## Requirement
The required output is every line from the beginning of the entries below through the line that includes "parametric FreeCAD document.", copied exactly.

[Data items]

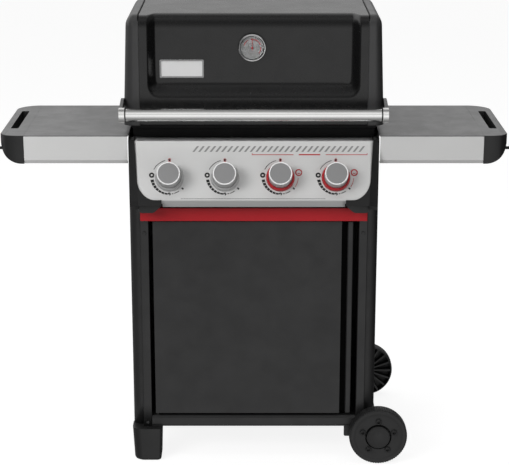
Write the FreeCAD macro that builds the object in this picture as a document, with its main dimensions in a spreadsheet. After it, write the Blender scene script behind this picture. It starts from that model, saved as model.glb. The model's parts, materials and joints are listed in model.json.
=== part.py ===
"""Four-burner gas barbecue grill on a cabinet cart, as a parametric FreeCAD document.

The origin is on the ground under the middle of the grill: X runs to the right as the
cook faces the grill, Y runs away from the cook and Z runs up. Millimetres.
"""
import FreeCAD, Part
import math
import os
import Sketcher

V = FreeCAD.Vector

doc = FreeCAD.newDocument("gas_grill")
sheet = doc.addObject("Spreadsheet::Sheet", "dims")
sub_parts = []


# ---------------------------------------------------------------- sizes and formulas

class Size:
    """A number that keeps the spreadsheet formula it was worked out from."""

    def __init__(self, value, formula):
        self.value = float(value)
        self.formula = formula

    def __add__(self, other):
        return joined_size(self, "+", other)

    def __radd__(self, other):
        return joined_size(other, "+", self)

    def __sub__(self, other):
        return joined_size(self, "-", other)

    def __rsub__(self, other):
        return joined_size(other, "-", self)

    def __mul__(self, other):
        return joined_size(self, "*", other)

    def __rmul__(self, other):
        return joined_size(other, "*", self)

    def __truediv__(self, other):
        return joined_size(self, "/", other)

    def __neg__(self):
        return joined_size(0, "-", self)


def as_size(number):
    if isinstance(number, Size):
        return number
    return Size(number, "(%r)" % float(number))


def joined_size(first, sign, second):
    a = as_size(first)
    b = as_size(second)
    if sign == "+":
        value = a.value + b.value
    elif sign == "-":
        value = a.value - b.value
    elif sign == "*":
        value = a.value * b.value
    else:
        value = a.value / b.value
    return Size(value, "(%s %s %s)" % (a.formula, sign, b.formula))


def sine(angle):
    return Size(math.sin(math.radians(angle.value)), "sin(%s * 1 deg)" % angle.formula)


def cosine(angle):
    return Size(math.cos(math.radians(angle.value)), "cos(%s * 1 deg)" % angle.formula)


def dim(alias, value, note):
    """Write one driving dimension to the next row of the sheet."""
    row = dim.row = getattr(dim, "row", 0) + 1
    sheet.set("A%d" % row, alias)
    sheet.set("B%d" % row, str(value))
    sheet.set("C%d" % row, note)
    sheet.setAlias("B%d" % row, alias)
    return Size(value, "dims." + alias)


def bind(obj, prop, size):
    """Tie one property of an object to a formula of the sheet."""
    obj.setExpression(prop, as_size(size).formula)


# ---------------------------------------------------------------- driving dimensions

sheet_wall = dim("sheet_wall", 2, "steel sheet of cart and tables")
casting_wall = dim("casting_wall", 4, "cast walls of firebox and lid ends")
seat_gap = dim("seat_gap", 0.3, "gap between curved faces that meet")
running_gap = dim("running_gap", 0.06, "radial clearance of a shaft that turns")

cart_width = dim("cart_width", 660, "outside of the side panels")
cart_front = dim("cart_front", -196, "front plane of the legs")
cart_depth = dim("cart_depth", 458, "front plane to rear plane")
cart_floor = dim("cart_floor", 95, "underside of the cart")
cart_top = dim("cart_top", 905, "top edge of the side panels")
leg_band = dim("leg_band", 25, "outer band of each leg, set back")
leg_strip = dim("leg_strip", 23, "front strip of each leg")
leg_step = dim("leg_step", 16, "set-back of the outer band")
leg_return = dim("leg_return", 26, "depth of the inner return flange")
leg_round = dim("leg_round", 12, "outer corner of the leg")
rear_flange = dim("rear_flange", 30, "width of the rear flange")
rail_height = dim("rail_height", 31, "bottom rail")
rear_panel_top = dim("rear_panel_top", 720, "top edge of the rear panel")
bar_height = dim("bar_height", 36, "front crossbar")
bar_bottom = dim("bar_bottom", 693, "underside of the crossbar")
bar_depth = dim("bar_depth", 24, "crossbar, front to back")
bar_inset = dim("bar_inset", 28, "crossbar inside the cart, each end")

foot_width = dim("foot_width", 72, "left feet, across")
foot_depth = dim("foot_depth", 66, "left feet, front to back")
foot_round = dim("foot_round", 16, "bottom corners of a foot")
foot_inset = dim("foot_inset", 4, "foot behind the side panel's outer face")
foot_reach = dim("foot_reach", 22, "foot ahead of the leg")

wheel_radius = dim("wheel_radius", 80, "wheel")
wheel_width = dim("wheel_width", 39, "wheel tread")
wheel_out = dim("wheel_out", 13, "wheel centres beyond the cart side")
wheel_gap = dim("wheel_gap", 6, "wheel clear of the leg, and of the rear")
axle_radius = dim("axle_radius", 5, "axle rod")
bracket_wall = dim("bracket_wall", 5, "axle bracket plate")
bracket_reach = dim("bracket_reach", 13, "axle bracket beyond the wheel, towards the middle")
cap_radius = dim("cap_radius", 34, "hub cap")
cap_height = dim("cap_height", 5, "hub cap dome")

door_bottom = dim("door_bottom", 134, "underside of the door")
door_top = dim("door_top", 685, "top of the door")
door_gap = dim("door_gap", 11, "gap at the hinge side")
grip_gap = dim("grip_gap", 15, "gap at the grip side")
grip_width = dim("grip_width", 15, "raised grip strip")
groove_width = dim("groove_width", 16, "finger groove")
groove_depth = dim("groove_depth", 15, "finger groove")
door_depth = dim("door_depth", 20, "door pan, front to back")
door_pin_radius = dim("door_pin_radius", 3, "door hinge pins")
door_pin_inset = dim("door_pin_inset", 5, "pin from the door's edge")

panel_lean = dim("panel_lean", 27.2, "control panel, degrees from upright")
panel_face = dim("panel_face", 160, "height of the panel face along its slope")
panel_top_y = dim("panel_top_y", -216, "top front edge of the panel")
panel_top_z = dim("panel_top_z", 911, "ledge above the panel")
cheek_width = dim("cheek_width", 16.5, "side frame beside the panel face")
panel_round = dim("panel_round", 53, "lower corners of the panel face")
panel_sheet = dim("panel_sheet", 1.5, "panel sheet")
panel_lip = dim("panel_lip", 26, "rolled lower lip")
ledge_back = dim("ledge_back", -165, "rear end of the ledge")
frame_proud = dim("frame_proud", 3, "side frame ahead of the face")
corner_reach = dim("corner_reach", 73.5, "frame's corner along the panel's lower edge")
shoe_reach = dim("shoe_reach", 49.5, "frame's foot along the crossbar")
frame_foot_bottom = dim("frame_foot_bottom", 716, "underside of the frame's foot")

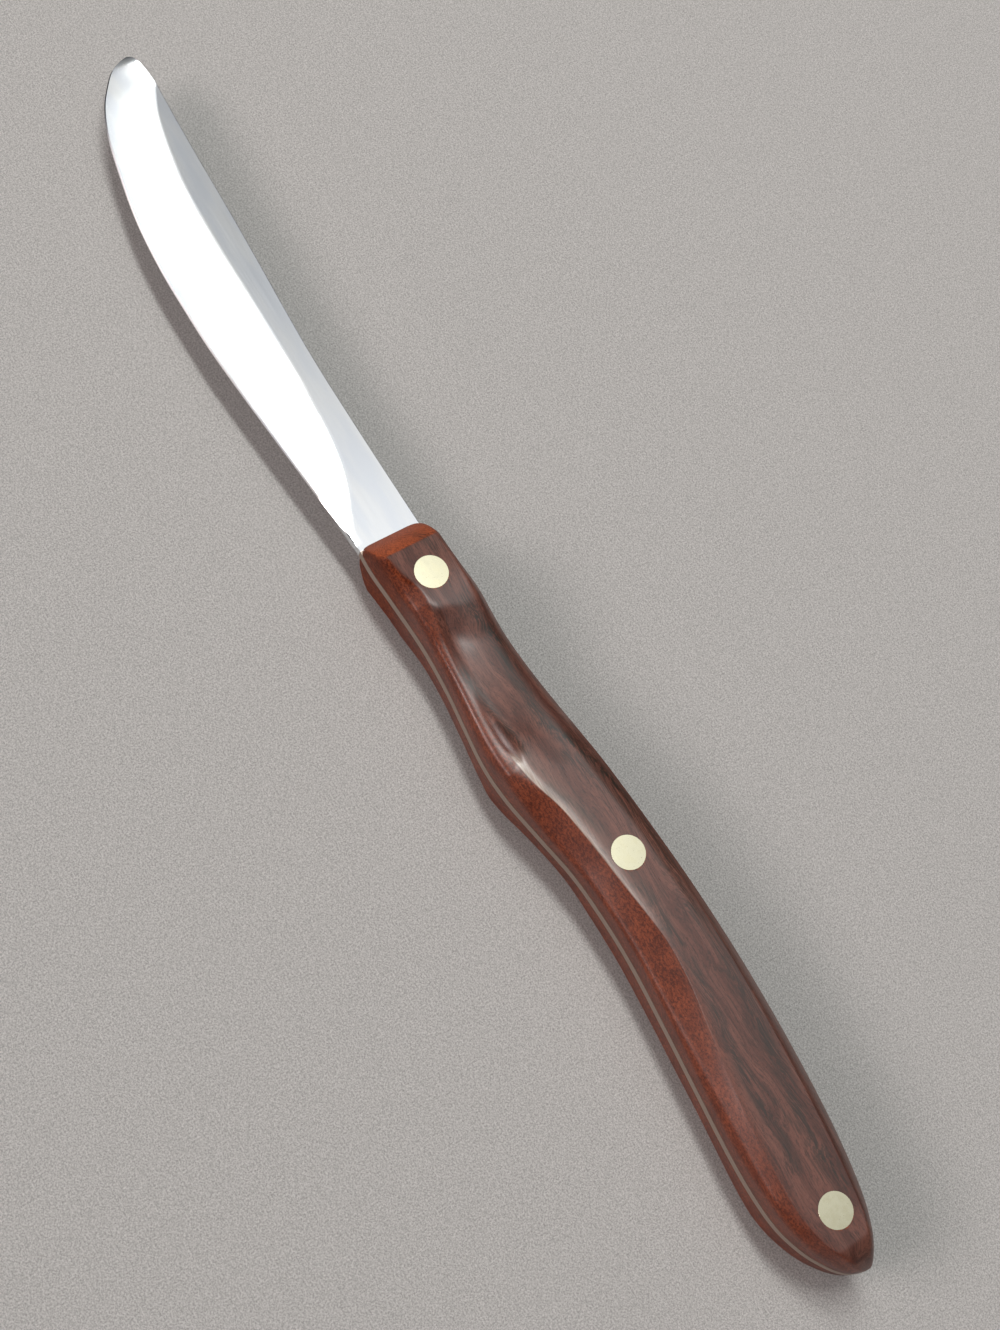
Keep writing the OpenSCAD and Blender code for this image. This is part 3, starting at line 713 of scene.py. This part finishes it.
def wood_material():
    """Reddish-brown layered wood: mauve-brown with dark wavy lines on its
    face, orange-red and finely speckled where it is cut across."""
    made, g = new_material("layered_wood")
    p = g.millimetres()
    wave = g.noise(g.scaled(p, WAVE), 1.0, 2.0)
    shift = g.math("MULTIPLY_ADD", wave, WAVE_REACH, -WAVE_REACH / 2)
    warp = g.add("ShaderNodeCombineXYZ", {"Y": shift, "Z": g.math("MULTIPLY", shift, 0.5)})
    q = g.add("ShaderNodeVectorMath", {0: p, 1: warp}, operation="ADD")
    bands = g.noise(g.scaled(q, BANDS), 1.0, 3.0, 0.6)
    lines = g.noise(g.scaled(q, LINES), 1.0, 4.0, 0.7)
    threads = g.noise(g.scaled(q, THREADS), 1.0, 3.0, 0.7)
    pores = g.noise(g.scaled(p, PORES), 1.0, 3.0, 0.7)
    speckle = g.noise(g.scaled(p, SPECKLE), 1.0, 3.0, 0.8)
    blotch = g.noise(g.scaled(p, BLOTCH), 1.0, 2.0)
    across = g.attribute("across")
    face = g.mix(g.step(bands, 0.34, 0.66), colour(*FACE), colour(*FACE_PALE))
    face = g.mix(g.step(lines, 0.46, 0.66, 0.0, 0.6), face, colour(*FACE_LINE))
    face = g.mix(g.step(speckle, 0.5, 0.7, 0.0, 0.45), face, colour(*FACE_SPECK))
    side = g.mix(g.step(blotch, 0.3, 0.7), colour(*SIDE), colour(*SIDE_PALE))
    side = g.mix(g.step(speckle, 0.44, 0.6, 0.0, 0.7), side, colour(*SIDE_SPECK))
    side = g.mix(g.step(speckle, 0.34, 0.44, 0.35, 0.0), side, colour(*SIDE_GLINT))
    base = g.mix(across, face, side)
    front = g.math("MULTIPLY", g.attribute("front"), g.step(lines, 0.4, 0.62, 0.85, 0.1))
    base = g.mix(front, base, colour(*FRONT_RED))
    streak = g.math("MULTIPLY", g.attribute("dark_line"), g.step(threads, 0.42, 0.56, 0.1, 1.0))
    base = g.mix(streak, base, colour(*STREAK))
    base = g.mix(g.step(pores, 0.5, 0.68, 0.0, 0.5), base, colour(*PORE))
    # Worn rim: a pale colour for wear together with a painted highlight of the light on the ridge,
    # and a painted sheen beside it
    worn = g.math("MULTIPLY", g.attribute("rim_highlight_and_wear"), g.step(threads, 0.3, 0.62, 0.95, 0.5))
    base = g.mix(worn, base, colour(*WORN_RIM_AND_HIGHLIGHT))
    dull = g.attribute("dull")
    gloss = g.math("MULTIPLY_ADD", pores, 0.14, g.step(across, 0, 1, 0.23, 0.36))
    gloss = g.math("MULTIPLY_ADD", dull, 0.25, gloss)
    polish = g.attribute("polish")
    gloss = g.math("MULTIPLY_ADD", polish, -0.12, gloss)
    shine = g.math("MULTIPLY", g.step(dull, 0, 1, 0.5, 0.08), g.step(across, 0, 1, 1.0, 0.7))
    height = g.math("ADD", g.math("MULTIPLY", pores, 0.5), g.math("MULTIPLY", lines, 0.5))
    g.surface({"Base Color": base, "Roughness": gloss, "Normal": g.bump(height, 0.02, 0.6),
               "Coat Weight": g.step(dull, 0, 1, 0.15, 0.0), "Coat Roughness": 0.25,
               "Specular IOR Level": g.math("MULTIPLY_ADD", polish, 0.5, shine)})
    return made


# Colours of the metals and the felt, and sizes of their noises
# The tang's brown-grey is a painted reflection of the wood and shade beside it, not the steel's own
# colour
STEEL, STEEL_PALE, TANG_PAINTED_REFLECTION = (228, 231, 236), (236, 237, 238), (180, 163, 151)
STEEL_MARKS, SMUDGES = (0.12, 14.0, 14.0), (0.08, 0.4, 0.4)
PALE_METAL, METAL_SPECK, METAL_CLOUD = (222, 217, 188), (150, 138, 110), (210, 203, 170)
SPECKS, CLOUDS = 4.5, 0.9
FELT, FELT_PALE, FIBRES = (152, 150, 148), (211, 208, 206), 3.8


def steel_material():
    """Polished steel with fine marks along the blade, duller on the tang, whose colour is tinted
    brown as a painted reflection of the wood and its shade.
    """
    made, g = new_material("polished_steel")
    p = g.millimetres()
    marks = g.noise(g.scaled(p, STEEL_MARKS), 1.0, 2.0, 0.6)
    smudge = g.noise(g.scaled(p, SMUDGES), 1.0, 2.0)
    base = g.mix(g.step(smudge, 0.35, 0.7), colour(*STEEL), colour(*STEEL_PALE))
    tang = g.attribute("tang")
    # Painted reflection: the tang's steel is tinted brown for the wood and shade it mirrors
    base = g.mix(tang, base, colour(*TANG_PAINTED_REFLECTION))
    gloss = g.math("MULTIPLY_ADD", marks, 0.08, g.step(tang, 0, 1, 0.1, 0.5))
    g.surface({"Base Color": base, "Metallic": 1.0, "Roughness": gloss,
               "Normal": g.bump(marks, 0.002, 0.35)})
    return made


def rivet_material():
    """Pale nickel-silver, softly polished, with fine specks."""
    made, g = new_material("nickel_silver")
    p = g.millimetres()
    specks = g.noise(p, SPECKS, 2.0, 0.6)
    cloud = g.noise(p, CLOUDS, 2.0)
    base = g.mix(g.step(specks, 0.66, 0.74, 0.0, 0.5), colour(*PALE_METAL), colour(*METAL_SPECK))
    base = g.mix(g.step(cloud, 0.4, 0.7, 0.0, 0.4), base, colour(*METAL_CLOUD))
    gloss = g.math("MULTIPLY_ADD", cloud, 0.08, 0.17)
    g.surface({"Base Color": base, "Metallic": 1.0, "Roughness": gloss,
               "Normal": g.bump(specks, 0.004, 0.4)})
    return made


def floor_material():
    """Plain pale felt."""
    made, g = new_material("pale_felt")
    p = g.millimetres()
    fibres = g.noise(p, FIBRES, 4.0, 0.85)
    base = g.mix(g.step(fibres, 0.34, 0.66), colour(*FELT), colour(*FELT_PALE))
    g.surface({"Base Color": base, "Roughness": 0.95, "Normal": g.bump(fibres, 0.15, 0.7),
               "Specular IOR Level": 0.15})
    return made


# Light: a faint even dome with soft bright patches overhead, a window low on
# the belly side, and a long narrow lamp along the knife. A patch has the x/z
# and y/z of its direction, its spread in each of them, and its strength. The
# lamp's distance and its size are in metres.
DOME, DOME_COLOUR = 0.08, (0.98, 0.99, 1.0, 1.0)
OVERHEAD = [(-0.24, 0.42, 0.13, 0.15, 0.64), (0.03, 0.42, 0.2, 0.15, 0.69),
            (-0.64, 0.27, 0.09, 0.08, 0.45), (-0.58, 0.42, 0.1, 0.1, 0.16),
            (-0.1, 0.3, 0.8, 0.5, 0.13)]
WINDOW, WINDOW_COLOUR = [(-0.75, -1.6, 0.32, 0.42, 14.5)], (1.0, 0.88, 0.86, 1.0)
# A direction lower than this z counts as this high, to keep x/z in bounds
LEAST_Z = 0.04
LAMP_AT, LAMP_FAR, LAMP_SIZE, LAMP_POWER = (-0.35, 0.14), 1.5, (1.0, 0.17), 13.0
LAMP_COLOUR = (0.98, 1.0, 0.97)

# The photograph's viewpoint: the camera's own axes, its place from the front
# rivet's head and its near and far limits, in metres, and its sensor and lens
# in millimetres
RIGHT, UP = (0.52717, 0.81493, 0.24080), (-0.83131, 0.43585, 0.34490)
BACK, CAMERA_AT = (0.17612, -0.38200, 0.90723), (0.07111, -0.11456, 0.27511)
NEAR, FAR, SENSOR_W, LENS = 0.01, 10.0, 36.0, 54.66
# Half size of the felt and its height under the knife, in metres
FELT_HALF, FELT_Z = 1.2, -0.00003


def patches(g, across, away, wanted, total):
    """Strength of soft round patches of light, added to a total."""
    for at_x, at_y, wide_x, wide_y, power in wanted:
        u = g.math("DIVIDE", g.math("SUBTRACT", across, at_x), wide_x)
        v = g.math("DIVIDE", g.math("SUBTRACT", away, at_y), wide_y)
        far = g.math("ADD", g.math("MULTIPLY", u, u), g.math("MULTIPLY", v, v))
        glow = g.math("EXPONENT", g.math("MULTIPLY", far, -0.5))
        total = g.math("MULTIPLY_ADD", glow, power, total)
    return total


def light_dome():
    """The dome, its patches and the window, as light from all around."""
    world = bpy.data.worlds.new("soft_dome")
    bpy.context.scene.world = world
    world.use_nodes = True
    g = Graph(world.node_tree)
    direction = g.add("ShaderNodeTexCoord", out=0)
    split = g.tree.nodes.new("ShaderNodeSeparateXYZ")
    g.tree.links.new(direction, split.inputs[0])
    x, y, z = split.outputs
    above = g.math("MAXIMUM", z, LEAST_Z)
    across, away = g.math("DIVIDE", x, above), g.math("DIVIDE", y, above)
    sky = g.add("ShaderNodeBackground", {
        "Color": DOME_COLOUR, "Strength": patches(g, across, away, OVERHEAD, DOME)})
    window = g.add("ShaderNodeBackground", {
        "Color": WINDOW_COLOUR, "Strength": patches(g, across, away, WINDOW, 0.0)})
    both = g.add("ShaderNodeAddShader", {0: sky, 1: window})
    g.add("ShaderNodeOutputWorld", {"Surface": both}, out=slice(None))


def turned(right, up, back):
    """The turn of a camera or lamp that looks against back."""
    return Matrix((right, up, back)).transposed().to_4x4()


def key_light():
    """A long soft lamp overhead, which draws the shadow beside the belly."""
    data = bpy.data.lights.new("key", "AREA")
    data.shape, data.energy, data.color = "RECTANGLE", LAMP_POWER, LAMP_COLOUR
    data.size, data.size_y = LAMP_SIZE
    back = Vector((*LAMP_AT, 1)).normalized()
    up = back.cross(Vector((1, 0, 0))).normalized()
    made = placed("key", data)
    made.matrix_world = Matrix.Translation(back * LAMP_FAR) @ turned(up.cross(back), up, back)


def camera():
    """The photograph's viewpoint, worked out from the rivets and the flats."""
    data = bpy.data.cameras.new("camera")
    data.sensor_width, data.lens = SENSOR_W, LENS
    data.clip_start, data.clip_end = NEAR, FAR
    made = placed("camera", data)
    place = Matrix.Translation(HEAD_CENTRE + Vector(CAMERA_AT))
    made.matrix_world = place @ turned(Vector(RIGHT), Vector(UP), Vector(BACK))
    bpy.context.scene.camera = made


def floor():
    """The felt that the knife lies on."""
    mesh = bpy.data.meshes.new("floor")
    corners = [(-1, -1), (1, -1), (1, 1), (-1, 1)]
    mesh.from_pydata([(x * FELT_HALF, y * FELT_HALF, FELT_Z) for x, y in corners], [],
                     [(0, 1, 2, 3)])
    made = placed("floor", mesh)
    made.data.materials.append(floor_material())


def finish_piece(piece, node, material, angle):
    """Shades a piece, gives it its material and hangs it on the frame."""
    shade(piece, angle)
    piece.data.materials.clear()
    piece.data.materials.append(material)
    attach(piece, "root")
    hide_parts(node)


def build():
    """All nine pieces of the knife, with their materials."""
    steel, wood, pale = steel_material(), wood_material(), rivet_material()
    finish_piece(blade(), "blade", steel, BLADE_CRISP)
    for node, (mirror, grain_shift) in SCALES.items():
        piece = scale(node + "_wood", mirror)
        dress_scale(piece, grain_shift)
        finish_piece(piece, node, wood, WOOD_CRISP)
    for name, centre in RIVETS.items():
        pin, sleeve = f"{name}_rivet_pin", f"{name}_rivet_sleeve"
        finish_piece(rivet_pin(pin + "_turned", centre), pin, pale, RIVET_CRISP)
        finish_piece(rivet_sleeve(sleeve + "_turned", centre), sleeve, pale,
                     RIVET_CRISP)


camera()
floor()
light_dome()
key_light()
bpy.context.scene.view_settings.view_transform = "Standard"
build()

## Answer to the exercise
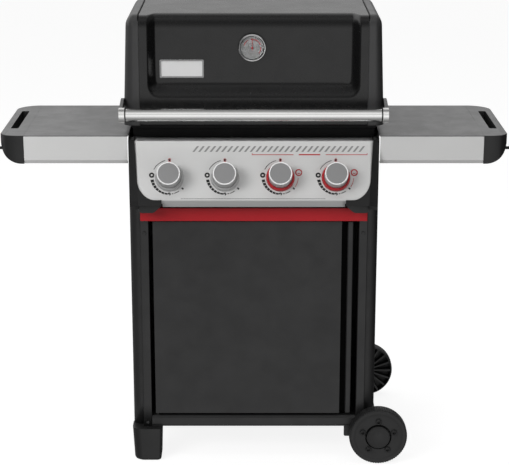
Write the FreeCAD macro that builds the object in this picture as a document, with its main dimensions in a spreadsheet. After it, write the Blender scene script behind this picture. It starts from that model, saved as model.glb. The model's parts, materials and joints are listed in model.json.
=== part.py ===
"""Four-burner gas barbecue grill on a cabinet cart, as a parametric FreeCAD document.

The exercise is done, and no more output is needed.